As soon as I try to interact with Novell, the corporate structure, from my 'slot' within it, everything goes to hell in a God-damned handbasket. Resources? Well, sure...as long as I can pimp the budget from other people in the office. Servers? Same. Infrastructure? No, then it's gotta come from another person who also lives in Provo, which isn't itself a problem, save for the fact that our data center explicitly wasn't put in his cost center, so we're not in his planning cycle, so how? Not sure. Software licenses? Nope. We lost those. Wait three months. Mail client development stalled? Well, maybe two months. We'll call you.

Hardware? What kind? While being visited, a gent from the home office commented snarkily on the fact that my co-worker and I got Macintosh Powerbooks. No, I replied calmly, we don't.

What're those? He asked, pointing at the 12" and 15" Powerbooks in front of us.

Our day to day machines that we bought with our own money, we told him.

What kind of laptop did Novell buy you? he asked.

We had to laugh at him. Laptop? Not likely. My primary workstation was a Dell P3/500 that Ximian had owned when I was hired. I didn't (and don't) have a Novell laptop.

Let me stop and make something perfectly clear. I do not believe it is my right or privilege to have cool fast hardware on my desk. In fact, I have taken a perverse pride since coming to Ximian in being able to do my job on the hardware I have. I have also felt a quiet happiness at finding a job where I cared about the dev team to the point where their hardware was much more important to me than mine. However, I do feel very protective of the people I support, and the fact that (for example) the crappy NFS server appliance we had when we were acquired, and that was #1 on our list to be replaced, still hasn't been despite piecemeal buys of over $15K in hardware due to critical PO reqs sitting ignored in the requisitioning system - or lost, for all I know, either would have the same effect - these start to seriously tick me off.

Being told to seriously consider a $109 cheaper monitor for my colleague despite the fact that the one he was trying to purchase is the one every developer has on their workstation (and, hence, we have to support) while being told there is never any extra in the budget for computers for us - this starts to severely tick me off.

Reading on Provo department personnel blogs about wonderful fun family-included outings to AAA baseball games followed by business-day golf outings with the CEO that same week which we (politely) weren't informed of, because we are in a remote location and can't participate in them, while having to cope with the above-mentioned hardware and software license subscription shortages - well, one begins to feel a tad superfluous in one's assigned slot in the organization.

When the only contact one has with the head office is a completely fucking useless boondoggle of a training session which wastes three days of our time, three days which in fact we had been asked to contribute to an important product which others in our office had been busting their collective asses on for months, this is a problem. When said training involves training people who in no way do what we do in a task which we in no way do for a living nor have we ever really done for Ximian or Novell, well, then, it begins to appear that not only are we superfluous but completely fucking misfiled under a completely incorrect fucking heading in a completely fucking wrong department with many of those People of Special Bureaucratic Skills I mentioned earlier.
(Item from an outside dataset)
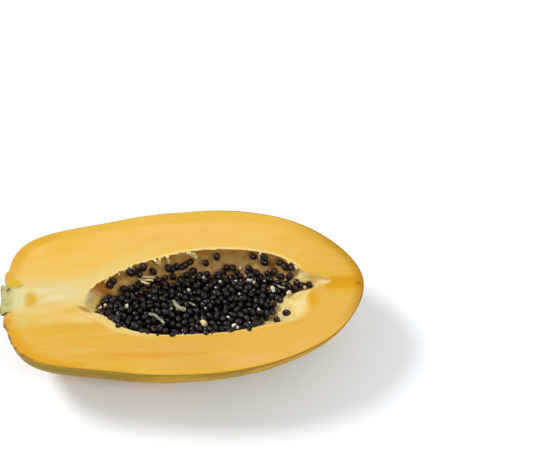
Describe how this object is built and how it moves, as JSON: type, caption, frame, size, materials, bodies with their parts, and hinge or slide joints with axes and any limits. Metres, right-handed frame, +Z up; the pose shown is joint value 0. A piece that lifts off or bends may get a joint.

Add on top of this the loudly voiced opinion from more than one of those being trained that they cannot understand why we appear so frustrated, because, after all, this is just a job and they're just here for the paycheck and isn't that why we're here, and we're almost there.

Spice the top of the third day of this environment with what no doubt seemed like good natured joshing about my apparent naivete at believing the Democrats could do a better job, from people who by their own admission have no idea who Karl Rove even is, and you may, perhaps, begin to understand why that poor whiteboard had to die.

And this is how you end up with a broken right hand.

Hm. I wonder if this violates the ACLB.